Abstract

The central topic of this thesis is the meaning and use of impersonally interpreted personal pronouns. In particular, I focus on the impersonal use of first and second person singular pronouns, in which these expressions are interpreted like dedicated impersonal pronouns. That is, they are used to express rules, norms, regulations, and other generalizations about people in general. This is surprising since first and second person singular pronouns are predominantly used to refer to unique, specific individuals, i.e. the speaker and the addressee, respectively. The main aim of this thesis is, therefore, to examine the semantic and pragmatic aspects connected to the impersonal uses, to give an account of how these uses come to be interpreted like dedicated impersonal pronouns, and to address the connection between the impersonal use and the predominant referential use.
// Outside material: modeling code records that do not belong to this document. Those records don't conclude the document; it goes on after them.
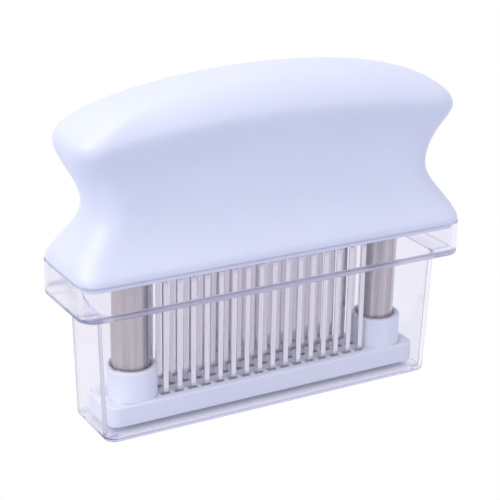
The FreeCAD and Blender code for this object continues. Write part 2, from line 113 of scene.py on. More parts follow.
class Tree:
    """Short ways to add and join the nodes of one node tree."""

    def __init__(self, tree: bpy.types.NodeTree) -> None:
        """Wraps a node tree."""
        self.tree = tree

    def feed(self, node: Node, feeds: dict[object, object]) -> None:
        """Fills inputs of a node.

        Args:
            node: The node.
            feeds: Number, colour or output to link for each input, by the input's name or place.
        """
        for label, value in feeds.items():
            target = node.inputs[label]
            if isinstance(value, Socket):
                self.tree.links.new(value, target)
            else:
                target.default_value = (*value, 1.0) if target.type == "RGBA" else value

    def add(self, kind: str, feeds: dict[object, object] | None = None, **settings: object) -> Node:
        """Adds a node.

        Args:
            kind: Blender's name of the node type.
            feeds: What goes into its inputs.
            **settings: Properties to set on it first.

        Returns:
            The new node.
        """
        node = self.tree.nodes.new(kind)
        for name, value in settings.items():
            setattr(node, name, value)
        self.feed(node, feeds or {})
        return node

    def maths(self, operation: str, *values: object) -> Socket:
        """Gives the result of an operation on numbers or outputs."""
        return self.add("ShaderNodeMath", dict(enumerate(values)), operation=operation).outputs[0]

    def vector(self, x: object = 0.0, y: object = 0.0, z: object = 0.0) -> Socket:
        """Joins three numbers or outputs into a vector."""
        return self.add("ShaderNodeCombineXYZ", {"X": x, "Y": y, "Z": z}).outputs[0]

    def parts(self, vector: Socket) -> list[Socket]:
        """Splits a vector into its x, y and z."""
        return list(self.add("ShaderNodeSeparateXYZ", {0: vector}).outputs)

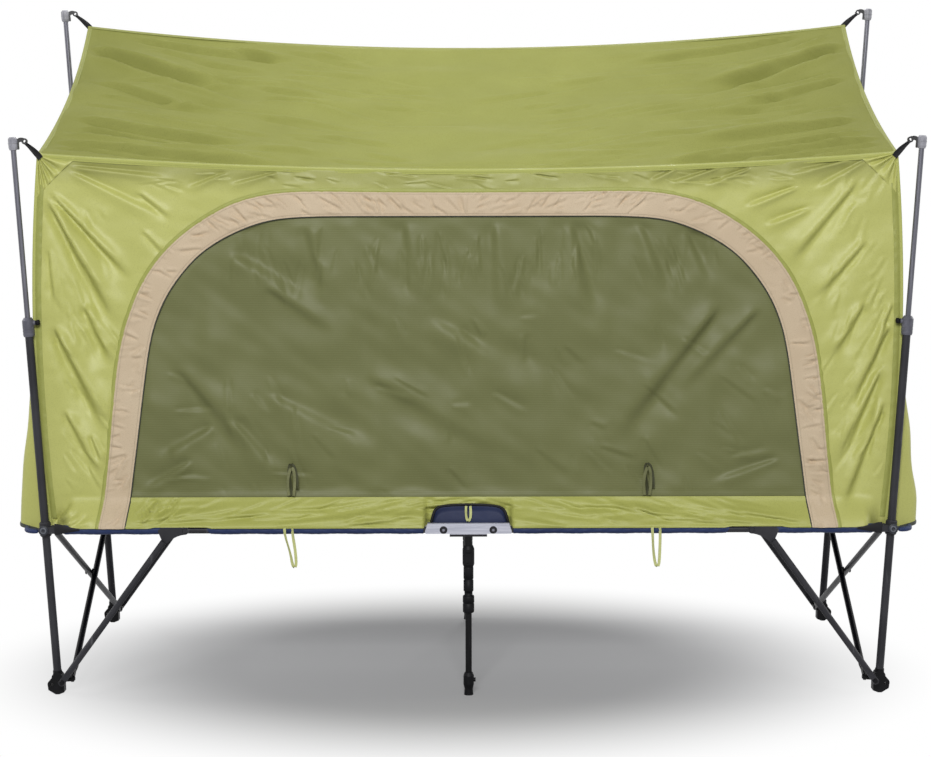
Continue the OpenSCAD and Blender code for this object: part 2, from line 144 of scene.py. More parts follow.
world = bpy.data.worlds.new("studio")
bpy.context.scene.world = world
world.use_nodes = True
sky = world.node_tree
sky.nodes.clear()
white = (1, 1, 1, 1)
ambient = add_node(sky, "ShaderNodeBackground", white, 0.2).outputs[0]
plain = add_node(sky, "ShaderNodeBackground", white, 1.0).outputs[0]
seen_sky = add_node(sky, "ShaderNodeMixShader", plain_rays(sky), ambient, plain).outputs[0]
add_node(sky, "ShaderNodeOutputWorld", seen_sky)

floor_paint = bpy.data.materials.new("floor_paint")
floor_paint.use_nodes = True
sweep = floor_paint.node_tree
sweep.nodes.clear()
# Painted shadow: inside the oval the floor is a low grey (matt) with a constant painted glow (lift) added to
# it.
matt = add_node(sweep, "ShaderNodeBsdfDiffuse", (0.30, 0.30, 0.30, 1)).outputs[0]
lift = add_node(sweep, "ShaderNodeEmission", white, 0.155).outputs[0]
painted_shadow_floor = add_node(sweep, "ShaderNodeAddShader", matt, lift).outputs[0]
bright = add_node(sweep, "ShaderNodeEmission", white, 1.0).outputs[0]
shadow_ends, white_starts = 0.42, 1.0
oval = add_node(
    sweep, "ShaderNodeMapping", place_of(sweep), Location=(0.04, 0.10, 0), Scale=(0.80, 1.0, 1)
)
far = add_node(sweep, "ShaderNodeVectorMath", oval.outputs[0], operation="LENGTH").outputs["Value"]
edge = add_node(
    sweep, "ShaderNodeMapRange", far, shadow_ends, white_starts, interpolation_type="SMOOTHSTEP"
)
seen = worked(sweep, "MULTIPLY", edge.outputs[0], plain_rays(sweep))
fade = add_node(sweep, "ShaderNodeMixShader", seen, painted_shadow_floor, bright).outputs[0]
add_node(sweep, "ShaderNodeOutputMaterial", fade)
floor_shape = bmesh.new()
bmesh.ops.create_grid(floor_shape, x_segments=1, y_segments=1, size=30)
new_piece("floor", floor_shape, floor_paint)

# --- Steel frame ---
# Round steel tube, pressed flat at its ends and drilled, then sprayed in a satin powder coat:
# charcoal grey on the posts, sliding hubs, side rails, struts and the outer bar of each
# scissor, and black on the inner bars and the centre legs.
halves = (("l", -1), ("r", 1))
long_sides = (("f", -1), ("b", 1))
corner_sides = [(row + side, front, hand) for row, front in long_sides for side, hand in halves]
corners = [tag for tag, _, _ in corner_sides]


def srgb(red, green, blue):
    """A colour written as 0 to 255 screen values, as the linear values a shader takes."""
    parts = [c / 255 for c in (red, green, blue)]
    return (*[c / 12.92 if c <= 0.04045 else ((c + 0.055) / 1.055) ** 2.4 for c in parts], 1)


def new_paint(name, roughness, metal=0.0, sheen=0.0, specular=0.5):
    """A principled material and its node tree."""
    paint = bpy.data.materials.new(name)
    paint.use_nodes = True
    sockets = paint.node_tree.nodes["Principled BSDF"].inputs
    sockets["Roughness"].default_value = roughness
    sockets["Metallic"].default_value = metal
    sockets["Specular IOR Level"].default_value = specular
    if sheen:
        sockets["Sheen Weight"].default_value = sheen
        sockets["Sheen Roughness"].default_value = 0.4
    return paint, paint.node_tree


def shader_input(tree, name):
    """A socket of a paint's shader."""
    return tree.nodes["Principled BSDF"].inputs[name]


def grain_of(tree, scale, detail=3, stretch=(1, 1, 1), distortion=0.0):
    """Noise from 0 to 1 over the piece's own coordinates, finer along the larger stretch."""
    turn = add_node(tree, "ShaderNodeMapping", place_of(tree), Scale=stretch).outputs[0]
    cloud = add_node(tree, "ShaderNodeTexNoise", turn, Detail=detail, Distortion=distortion)
    cloud.inputs["Scale"].default_value = scale
    return cloud.outputs["Fac"]


def blend_tones(tree, factor, first, second, low=0.0, high=1.0):
    """Goes from the first colour to the second as factor goes from low to high."""
    share = add_node(tree, "ShaderNodeMapRange", factor, low, high).outputs[0]
    mix = add_node(tree, "ShaderNodeMix", share, data_type="RGBA")
    for socket, colour in ((6, first), (7, second)):
        if isinstance(colour, tuple):
            mix.inputs[socket].default_value = colour
        else:
            tree.links.new(colour, mix.inputs[socket])
    return mix.outputs[2]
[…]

Even though the impersonal use of second person singular pronouns is cross-linguistically pervasive, the phenomenon is discussed by using the example of German. German is the ideal object language for this investigation since it provides the full observable paradigm: impersonally used first person singular `ich' (Engl. `I') and second person singular `du' (Engl. `you'), and the dedicated impersonal pronoun `man' (Engl. `one'). However, discussions on impersonally used second person singular pronouns in English, Spanish, and Dutch are drawn on, as well. The structure of the thesis is as follows. In Chapter 1, I provide a detailed discussion of the German data, and dismiss an analysis of the impersonal use that, at first glance, seems to be intuitively appealing. A purely semantic account of the data that aims to capture the semantics of singular personal pronouns in their impersonal and referential use is proposed in Chapter 2. Chapter 3 discusses various aspects of the intensional sentential contexts of impersonally interpreted personal pronouns, and provides a semantic analysis in the framework of possible worlds semantics. And lastly, in Chapter 4, I dismiss the account that was built up from the results of Chapter 2 and 3, and propose a new, pragmatically motivated account for the meaning of impersonal uses.